Agrément d’Anticor : tout est bien qui finit bien !
Le tribunal administratif de Paris a, en 2023, annulé pour erreur de droit l’arrêté pris par le Premier ministre de l’époque, Jean Castex, de renouvellement de l’agrément de l’association anticorruption Anticor (Paris, 23 juin 2023, n° 2111821/6-1), annulation peu après confirmée par la cour administrative d’appel de Paris (CAA Paris, 16 nov. 2023, n° 23PA03811).
Cet agrément est fondamental pour l’association en cause : c’est grâce à lui qu’elle peut se porter partie civile dans les affaires de corruption (C. pr. pén., art. 2-23). On peut dès lors aisément comprendre qu’Anticor n’ait pas abandonné la partie…
Suspension de la décision implicite du refus d’agrément (TA Paris, 9 août 2024)
L’association a, en effet, saisi en référé le tribunal administratif de Paris afin qu’il ordonne la suspension de la décision implicite par laquelle le Premier ministre a refusé de lui délivrer un agrément – c’est ainsi qu’elle a analysé l’inaction des successeurs de Jean Castex, qui n’ont pas pris de nouvel arrêté d’agrément – jusqu’à ce qu’il soit statué au fond sur la légalité de cette décision. Elle obtient gain de cause, le tribunal considérant les deux conditions posées par l’article L. 521-1 du code de justice administrative remplies, à savoir l’urgence et l’existence d’un doute sérieux quant à la légalité de la décision attaquée. Il a dès lors suspendu, par voie d’ordonnance, la décision implicite par laquelle le Premier ministre a refusé la délivrance de l’agrément sollicité par Anticor. Il a également enjoint au Premier ministre de réexaminer la demande d’agrément d’Anticor, en tenant compte des motifs de la présente ordonnance, dans un délai de 15 jours à compter de la notification de cette ordonnance.
Mais Gabriel Attal, alors « Premier ministre démissionnaire » et, de ce fait, simplement « chargé d’expédier les affaires courantes », n’a rien fait. On imagine aisément qu’il a souhaité « refiler la patate chaude » à son successeur dont la désignation était attendue.
Mesure d’astreinte (TA Paris, 4 sept. 2024)
D’où une nouvelle requête en référé de l’association devant le même tribunal visant à ce que l’injonction prononcée par l’ordonnance du 9 août 2024 soit assortie d’une astreinte. Il lui donne à nouveau gain de cause, considérant que l’exécution d’une décision de référé enjoignant à l’administration de réexaminer si l’association requérante remplit les conditions réglementaires de son agrément « présente, tant par sa nature qu’en raison de l’urgence, le caractère d’une affaire courante entrant dans la compétence d’un gouvernement démissionnaire ».
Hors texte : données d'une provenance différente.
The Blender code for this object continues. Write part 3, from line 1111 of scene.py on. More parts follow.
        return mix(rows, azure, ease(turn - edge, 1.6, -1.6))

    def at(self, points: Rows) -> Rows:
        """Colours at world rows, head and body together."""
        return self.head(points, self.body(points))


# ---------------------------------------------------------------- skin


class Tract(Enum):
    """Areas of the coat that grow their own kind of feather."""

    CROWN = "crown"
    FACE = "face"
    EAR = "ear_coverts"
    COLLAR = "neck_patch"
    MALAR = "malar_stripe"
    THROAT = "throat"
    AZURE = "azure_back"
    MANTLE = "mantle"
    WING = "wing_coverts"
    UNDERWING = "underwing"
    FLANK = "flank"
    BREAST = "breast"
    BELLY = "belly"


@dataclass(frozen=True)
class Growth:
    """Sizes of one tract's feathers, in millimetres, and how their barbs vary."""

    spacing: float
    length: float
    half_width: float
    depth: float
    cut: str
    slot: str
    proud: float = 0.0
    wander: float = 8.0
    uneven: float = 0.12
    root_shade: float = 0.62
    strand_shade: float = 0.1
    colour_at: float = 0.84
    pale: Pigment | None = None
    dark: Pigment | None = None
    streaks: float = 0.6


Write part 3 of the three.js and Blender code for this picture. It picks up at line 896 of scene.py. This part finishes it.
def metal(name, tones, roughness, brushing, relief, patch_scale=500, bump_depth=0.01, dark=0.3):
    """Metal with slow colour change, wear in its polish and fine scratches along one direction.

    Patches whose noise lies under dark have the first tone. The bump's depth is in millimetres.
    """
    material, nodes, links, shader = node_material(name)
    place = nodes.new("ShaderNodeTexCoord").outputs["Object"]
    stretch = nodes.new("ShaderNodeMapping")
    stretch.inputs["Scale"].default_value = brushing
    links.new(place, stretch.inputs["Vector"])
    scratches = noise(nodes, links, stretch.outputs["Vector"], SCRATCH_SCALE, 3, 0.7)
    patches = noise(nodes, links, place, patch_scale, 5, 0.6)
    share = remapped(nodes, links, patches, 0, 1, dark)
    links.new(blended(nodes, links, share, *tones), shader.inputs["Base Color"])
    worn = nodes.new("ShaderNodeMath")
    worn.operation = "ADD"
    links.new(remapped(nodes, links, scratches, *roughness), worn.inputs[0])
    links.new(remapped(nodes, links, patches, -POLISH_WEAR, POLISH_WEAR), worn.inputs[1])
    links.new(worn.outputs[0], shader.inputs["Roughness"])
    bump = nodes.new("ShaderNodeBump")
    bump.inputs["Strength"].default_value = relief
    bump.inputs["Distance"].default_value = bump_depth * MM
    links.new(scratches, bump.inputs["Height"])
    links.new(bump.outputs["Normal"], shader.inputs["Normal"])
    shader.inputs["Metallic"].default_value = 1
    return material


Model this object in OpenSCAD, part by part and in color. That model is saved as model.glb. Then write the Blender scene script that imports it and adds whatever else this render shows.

Dans ces conditions, ajoute le tribunal, dès lors que le Premier ministre « ne justifie d’aucune circonstance de droit ou de fait de nature à faire obstacle à l’exécution de l’ordonnance du 9 août 2024, il y a lieu de modifier l’injonction prononcée par celle-ci en enjoignant le réexamen de la demande présentée par l’association Anticor dans un délai de 24 heures à compter de la notification de la présente ordonnance, sous astreinte de 1 000 euros par jour de retard ».
Épilogue
Compte tenu du caractère comminatoire de l’astreinte, Gabriel Attal n’a eu d’autre choix, avant qu’il ne quitte définitivement ses fonctions, de renouveler l’agrément d’Anticor. Ce qu’il a fait par un arrêté du 5 septembre 2024 (JO du 5, texte n° 4), lequel considère que l’association remplit désormais effectivement l’ensemble des conditions prévues à l’article 1er du décret n° 2014-327 du 12 mars 2014 relatif aux conditions d’agrément des associations de lutte contre la corruption en vue de l’exercice des droits reconnus à la partie civile, en particulier la condition sujette à débat liée au « caractère désintéressé et indépendant de ses activités, apprécié notamment au regard de la provenance de ses ressources exposées dans sa documentation financière et ses rapports moraux pour les années 2022 et 2023, et des mesures de transparence mises en place conformément aux nouveaux statuts adoptés le 26 mars 2022 ».